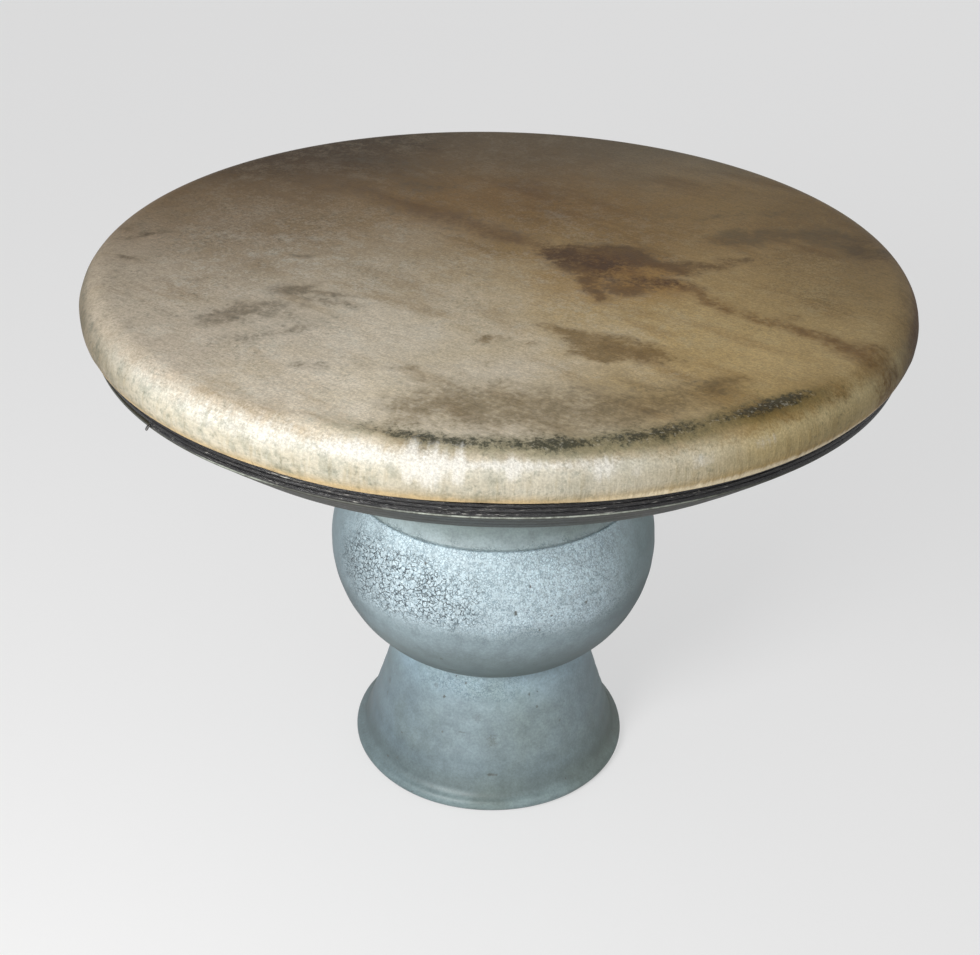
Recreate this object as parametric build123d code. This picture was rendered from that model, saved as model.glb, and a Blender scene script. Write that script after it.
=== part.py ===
# A skin-headed clay hand drum: a wide shallow bowl on a round chamber on a flared foot.
# The three fired clay sections meet at flat seams and leave one open air path from the head to the floor.
# A goatskin is drawn over the rolled rim of the bowl, glued in a shallow channel below it,
# and bound there by one waxed cord that goes round in four rows and is knotted at both of its ends.
# Millimetres, +Z up, origin on the floor at the centre of the foot.
import math
import os

from build123d import *

# Driving sizes of the whole drum
head_radius = 178.0
bulb_radius = 76.4
foot_radius = 67.0
foot_height = 64.9

# The foot
foot_neck_radius = 45.0
foot_wall = 6.3
foot_lip_radius = 3.2
foot_lip_wrap = 105.0  # degrees, from the lip's widest point up to the crease behind it
foot_sag = 0.7  # how far the flared side bows in from a straight cone
foot_inner_edge = 1.2

# The round chamber
bulb_arc_radius = 57.6
bulb_wall = 7.0
collar_inset = 9.5  # from the widest line in to where the chamber ends and the bowl begins

# The bowl's underside, from the collar out to the belt
neck_curve_radius = 12.0
underside_angle = 31.0
bowl_wall = 7.0
throat_rounding = 6.0
inner_corner_rounding = 7.0

# The rim: a steeper belt under a ledge, a channel for the binding, and a rolled bearing shoulder
belt_reach = 19.2  # from the ledge in to where the underside turns steeper
belt_rise = 15.4
ledge_face_height = 0.8
ledge_edge = 0.3
ledge_inset = 4.8  # from the skin's widest line in to the ledge
channel_depth = 2.6  # from the ledge in to the channel's floor
rim_wall = 10.2
shoulder_radius = 12.6  # of the skin's outside
shoulder_drop = 4.9  # from the widest point down to the channel's upper side

# The scribed line where the bowl sits on the chamber, as a turning tool leaves it
scribe_depth = 0.7
scribe_half_width = 0.6
scribe_overrun = 1.0

# The head and what holds it
skin_thickness = 0.9
glue_thickness = 0.4
skin_trim_gap = 0.6
skin_fold_rounding = 0.15

# The binding
cord_diameter = 1.35
cord_pitch = 1.8
cord_rows = 4
cord_sides = 8
cord_clearance = 0.3
knot_azimuth = -138.0  # degrees from +X, where the lowest row begins
knot_length = 3.2
knot_radius = 0.8
knot_tail_radius = 0.5
knot_tail_reach = 1.6  # past the ledge

# Heights and radii that follow from the sizes above
bulb_ring_radius = bulb_radius - bulb_arc_radius
collar_radius = bulb_radius - collar_inset
seat_angle = -math.degrees(math.acos((foot_neck_radius - bulb_ring_radius) / bulb_arc_radius))
collar_angle = math.degrees(math.acos((collar_radius - bulb_ring_radius) / bulb_arc_radius))
bulb_height = foot_height - bulb_arc_radius * math.sin(math.radians(seat_angle))
collar_height = bulb_height + bulb_arc_radius * math.sin(math.radians(collar_angle))
port_radius = foot_neck_radius - foot_wall
bulb_inner_radius = bulb_arc_radius - bulb_wall
throat_rise = collar_height - bulb_height
throat_radius = bulb_ring_radius + math.sqrt(bulb_inner_radius**2 - throat_rise**2)

slope = math.tan(math.radians(underside_angle))
neck_centre_radius = collar_radius + neck_curve_radius * math.cos(math.radians(collar_angle))
neck_centre_height = collar_height + neck_curve_radius * math.sin(math.radians(collar_angle))
neck_end_angle = 90 + underside_angle
cone_start_radius = neck_centre_radius + neck_curve_radius * math.cos(math.radians(neck_end_angle))
cone_start_height = neck_centre_height + neck_curve_radius * math.sin(math.radians(neck_end_angle))

ledge_radius = head_radius - ledge_inset
channel_radius = ledge_radius - channel_depth
belt_base_radius = ledge_radius - belt_reach
belt_base_height = cone_start_height + (belt_base_radius - cone_start_radius) * slope
belt_top_height = belt_base_height + belt_rise
ledge_height = belt_top_height + ledge_face_height

skin_outside = glue_thickness + skin_thickness  # from the clay to the skin's outer face
binding_height = cord_rows * cord_pitch
channel_top = ledge_height + binding_height + skin_outside
shoulder_height = channel_top + shoulder_drop
shoulder_centre_radius = head_radius - shoulder_radius
clay_shoulder_radius = shoulder_radius - skin_outside
roll_inner_radius = clay_shoulder_radius - rim_wall
bowl_inside_radius = shoulder_centre_radius + roll_inner_radius

cord_radius = cord_diameter / 2
winding_radius = channel_radius + skin_outside + cord_clearance + cord_radius
last_quarter = 4 * cord_rows - 1  # quarter turns, up to where the top row would have to climb again


def at(radius, height):
    """A point of a revolved outline."""
    return Vector(radius, 0, height)


def arc(centre, radius, start_angle, end_angle):
    """A round stretch of an outline, between two angles in degrees."""
    turns = [math.radians(angle) for angle in (start_angle, (start_angle + end_angle) / 2, end_angle)]
    return ThreePointArc(*(centre + at(radius * math.cos(turn), radius * math.sin(turn)) for turn in turns))


def outline_of(*steps):
    """The face inside points and arcs taken in order, joined by straight runs."""
    starts = [step if isinstance(step, Vector) else step @ 0 for step in steps]
    edges = []
    for step, onward in zip(steps, starts[1:] + starts[:1]):
        leaves = step
        if not isinstance(step, Vector):
            edges.append(step)
            leaves = step @ 1
        if leaves != onward:
            edges.append(Line(leaves, onward))
    return make_face(edges)


def rounded(face, corner, radius):
    """Rounds the one corner of an outline that lies at a given point."""
    return fillet(face.vertices().sort_by_distance(corner)[0], radius)


def turned(face):
    """The solid that an outline sweeps about the drum's axis."""
    return revolve(face, axis=Axis.Z)


def scribed_line(radius, height):
    """The ring of clay that a pointed tool takes out of an edge."""
    mouth = scribe_half_width * (scribe_depth + scribe_overrun) / scribe_depth
    outside = radius + scribe_overrun
    bottom = at(radius - scribe_depth, height)
    return turned(outline_of(bottom, at(outside, height - mouth), at(outside, height + mouth)))


def foot():
    """The flared foot: a rolled lip on the floor and a bell inside, open at both ends."""
    lip = arc(at(foot_radius - foot_lip_radius, foot_lip_radius), foot_lip_radius, -90, foot_lip_wrap)
    crease = lip @ 1
    neck = at(foot_neck_radius, foot_height)
    chord = neck - crease
    inward = at(-chord.Z, chord.X).normalized()
    side = ThreePointArc(crease, crease + chord / 2 + inward * foot_sag, neck)
    inner_base = at(crease.X - foot_wall, 0)
    outline = outline_of(lip, side, at(port_radius, foot_height), inner_base)
    return turned(rounded(outline, inner_base, foot_inner_edge))


def bulb():
    """The round chamber, trimmed flat where it stands on the foot and where the bowl sits on it."""
    centre = at(bulb_ring_radius, bulb_height)
    port_angle = -math.degrees(math.acos((port_radius - bulb_ring_radius) / bulb_inner_radius))
    throat_angle = math.degrees(math.asin(throat_rise / bulb_inner_radius))
    outside = arc(centre, bulb_arc_radius, seat_angle, collar_angle)
    inside = arc(centre, bulb_inner_radius, throat_angle, port_angle)
    body = turned(outline_of(outside, inside, at(port_radius, foot_height)))
    return body - scribed_line(collar_radius, collar_height)


def underside_height(radius):
    """The height of the bowl's underside at a radius."""
    return belt_base_height + (radius - belt_base_radius) * slope


def bowl():
    """The wide bowl: neck, sloping underside, belt, ledge, binding channel and rolled-in rim."""
    neck_centre = at(neck_centre_radius, neck_centre_height)
    neck = arc(neck_centre, neck_curve_radius, 180 + collar_angle, neck_end_angle)
    shoulder_centre = at(shoulder_centre_radius, shoulder_height)
    channel_angle = -math.degrees(math.asin(shoulder_drop / clay_shoulder_radius))
    shoulder = arc(shoulder_centre, clay_shoulder_radius, channel_angle, 90)
    lip_radius = rim_wall / 2
    lip = arc(shoulder_centre + at(0, clay_shoulder_radius - lip_radius), lip_radius, 90, 270)
    roll = arc(shoulder_centre, roll_inner_radius, 90, 0)
    floor_rise = bowl_wall / math.cos(math.radians(underside_angle))
    inner_corner = at(bowl_inside_radius, underside_height(bowl_inside_radius) + floor_rise)
    throat_corner = at(throat_radius, underside_height(throat_radius) + floor_rise)
    outline = outline_of(
        neck,
        at(belt_base_radius, belt_base_height),
        at(ledge_radius, belt_top_height),
        at(ledge_radius, ledge_height - ledge_edge),
        at(ledge_radius - ledge_edge, ledge_height),
        at(channel_radius, ledge_height),
        at(channel_radius, channel_top),
        shoulder,
        lip,
        roll,
        inner_corner,
        throat_corner,
        at(throat_radius, collar_height),
    )
    outline = rounded(outline, inner_corner, inner_corner_rounding)
    outline = rounded(outline, throat_corner, throat_rounding)
    return turned(outline) - scribed_line(collar_radius, collar_height)


def skin():
    """The goatskin: flat over the bowl, round the shoulder, and folded into the channel."""
    centre = at(shoulder_centre_radius, shoulder_height)
    trimmed_edge = ledge_height + skin_trim_gap

    def fold_angle(offset):
        return -math.degrees(math.asin((shoulder_drop + offset) / (clay_shoulder_radius + offset)))

    outer_fold = at(channel_radius + skin_outside, channel_top - skin_outside)
    inner_fold = at(channel_radius + glue_thickness, channel_top - glue_thickness)
    outline = outline_of(
        at(0, shoulder_height + shoulder_radius),
        arc(centre, shoulder_radius, 90, fold_angle(skin_outside)),
        outer_fold,
        at(outer_fold.X, trimmed_edge),
        at(inner_fold.X, trimmed_edge),
        inner_fold,
        arc(centre, clay_shoulder_radius + glue_thickness, fold_angle(glue_thickness), 90),
        at(0, shoulder_height + clay_shoulder_radius + glue_thickness),
    )
    return turned(rounded(outline, outer_fold, skin_fold_rounding))


def glue():
    """The glue line between the clay channel and the skin, as tall as the skin lies on it."""
    base = ledge_height + skin_trim_gap
    top = channel_top - glue_thickness
    outer = channel_radius + glue_thickness
    corners = ((channel_radius, base), (outer, base), (outer, top), (channel_radius, top))
    return turned(outline_of(*(at(*corner) for corner in corners)))


def winding_point(quarter):
    """A point of the winding after so many quarter turns, and the way the cord runs there.

    Each turn is level for three quarters, and its last quarter climbs to the next row.
    """
    angle = math.radians(knot_azimuth + quarter * 90)
    height = ledge_height + (quarter // 4 + 1 / 2) * cord_pitch
    place = Vector(winding_radius * math.cos(angle), winding_radius * math.sin(angle), height)
    return place, Vector(-math.sin(angle), math.cos(angle), 0)


def biarc(start, start_along, end, end_along):
    """Two arcs that leave start and reach end in the given directions, smooth where they meet."""
    gap = end - start
    square = 2 * (1 - start_along.dot(end_along))
    linear = 2 * gap.dot(start_along + end_along)
    reach = (math.sqrt(linear**2 + 4 * square * gap.dot(gap)) - linear) / (2 * square)
    middle = (start + end + (start_along - end_along) * reach) / 2
    first = TangentArc(start, middle, tangent=start_along)
    return [first, TangentArc(middle, end, tangent=first % 1)]


def winding_route():
    """The cord's middle line, from the lower knot to the upper one."""
    stops = [winding_point(quarter) for quarter in range(last_quarter + 1)]
    return Wire([piece for start, end in zip(stops, stops[1:]) for piece in biarc(*start, *end)])


def winding(route):
    """The waxed cord as one unbroken tube."""
    start, along = winding_point(0)
    section = Plane(origin=start, z_dir=along) * RegularPolygon(cord_radius, cord_sides)
    return sweep(section, path=route)


def least_gap(route):
    """The least free space between one row of the winding and the next."""
    samples_per_quarter = 60
    count = samples_per_quarter * last_quarter
    points = [route.position_at(index / count) for index in range(count + 1)]
    half_turn = 2 * samples_per_quarter
    return min(
        (point - other).length - cord_diameter
        for index, point in enumerate(points)
        for other in points[index + half_turn :]
    )


def knot(quarter, beyond):
    """A small barrel knot at an end of the cord: beyond is 1 after the last row and -1 before the first."""
    end, along = winding_point(quarter)
    half = knot_length / 2
    side = ThreePointArc(at(cord_radius, -half), at(knot_radius, 0), at(cord_radius, half))
    barrel = turned(outline_of(at(0, -half), side, at(0, half)))
    return Plane(origin=end + along * beyond * half, z_dir=along) * barrel


def knots():
    """The knots at the cord's two ends. The lower one's cut tail stands out over the ledge."""
    end, along = winding_point(0)
    outward = Vector(end.X, end.Y).normalized()
    reach = ledge_radius + knot_tail_reach - winding_radius
    tail = Cylinder(knot_tail_radius, reach, align=(Align.CENTER, Align.CENTER, Align.MIN))
    tail_root = Plane(origin=end - along * knot_length / 2, z_dir=outward)
    return Compound([knot(0, -1) + tail_root * tail, knot(last_quarter, 1)])


route = winding_route()
pieces = {
    "clay_foot": foot(),
    "clay_bulb": bulb(),
    "clay_bowl": bowl(),
    "goatskin_head": skin(),
    "skin_glue_line": glue(),
    "binding_cord": winding(route),
    "binding_knots": knots(),
}
os.makedirs("parts", exist_ok=True)
for name, piece in pieces.items():
    export_step(piece, f"parts/{name}.step")
print(f"least gap in the winding {least_gap(route):.2f} mm")
print(f"playing face at {shoulder_height + shoulder_radius:.1f} mm")
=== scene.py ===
"""The looks of a skin-headed clay hand drum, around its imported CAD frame. Metres, +Z up, origin under the foot."""
import math

import bpy
import numpy as np
from mathutils import Matrix, Vector, noise


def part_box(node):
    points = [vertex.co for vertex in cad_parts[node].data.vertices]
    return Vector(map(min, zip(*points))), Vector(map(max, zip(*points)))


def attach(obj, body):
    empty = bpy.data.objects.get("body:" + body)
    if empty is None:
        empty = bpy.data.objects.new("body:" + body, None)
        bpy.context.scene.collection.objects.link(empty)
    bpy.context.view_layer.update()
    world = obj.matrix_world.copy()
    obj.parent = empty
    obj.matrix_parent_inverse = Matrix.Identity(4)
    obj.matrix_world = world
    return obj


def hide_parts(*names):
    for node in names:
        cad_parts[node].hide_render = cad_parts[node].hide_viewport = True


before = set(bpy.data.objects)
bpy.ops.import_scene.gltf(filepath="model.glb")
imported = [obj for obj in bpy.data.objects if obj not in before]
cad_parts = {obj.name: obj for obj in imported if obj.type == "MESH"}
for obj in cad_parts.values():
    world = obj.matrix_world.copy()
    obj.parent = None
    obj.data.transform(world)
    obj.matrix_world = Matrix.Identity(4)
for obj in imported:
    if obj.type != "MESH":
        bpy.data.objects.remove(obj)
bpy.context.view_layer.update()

MM = 0.001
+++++
» **GIVEN TASK**: In the listing above, find the line with "route = winding_route()" and the line with "before = set(bpy.data.objects)", then print exactly those lines and every line between them.

» **THE ANSWER**:
route = winding_route()
pieces = {
    "clay_foot": foot(),
    "clay_bulb": bulb(),
    "clay_bowl": bowl(),
    "goatskin_head": skin(),
    "skin_glue_line": glue(),
    "binding_cord": winding(route),
    "binding_knots": knots(),
}
os.makedirs("parts", exist_ok=True)
for name, piece in pieces.items():
    export_step(piece, f"parts/{name}.step")
print(f"least gap in the winding {least_gap(route):.2f} mm")
print(f"playing face at {shoulder_height + shoulder_radius:.1f} mm")
=== scene.py ===
"""The looks of a skin-headed clay hand drum, around its imported CAD frame. Metres, +Z up, origin under the foot."""
import math

import bpy
import numpy as np
from mathutils import Matrix, Vector, noise


def part_box(node):
    points = [vertex.co for vertex in cad_parts[node].data.vertices]
    return Vector(map(min, zip(*points))), Vector(map(max, zip(*points)))


def attach(obj, body):
    empty = bpy.data.objects.get("body:" + body)
    if empty is None:
        empty = bpy.data.objects.new("body:" + body, None)
        bpy.context.scene.collection.objects.link(empty)
    bpy.context.view_layer.update()
    world = obj.matrix_world.copy()
    obj.parent = empty
    obj.matrix_parent_inverse = Matrix.Identity(4)
    obj.matrix_world = world
    return obj


def hide_parts(*names):
    for node in names:
        cad_parts[node].hide_render = cad_parts[node].hide_viewport = True


before = set(bpy.data.objects)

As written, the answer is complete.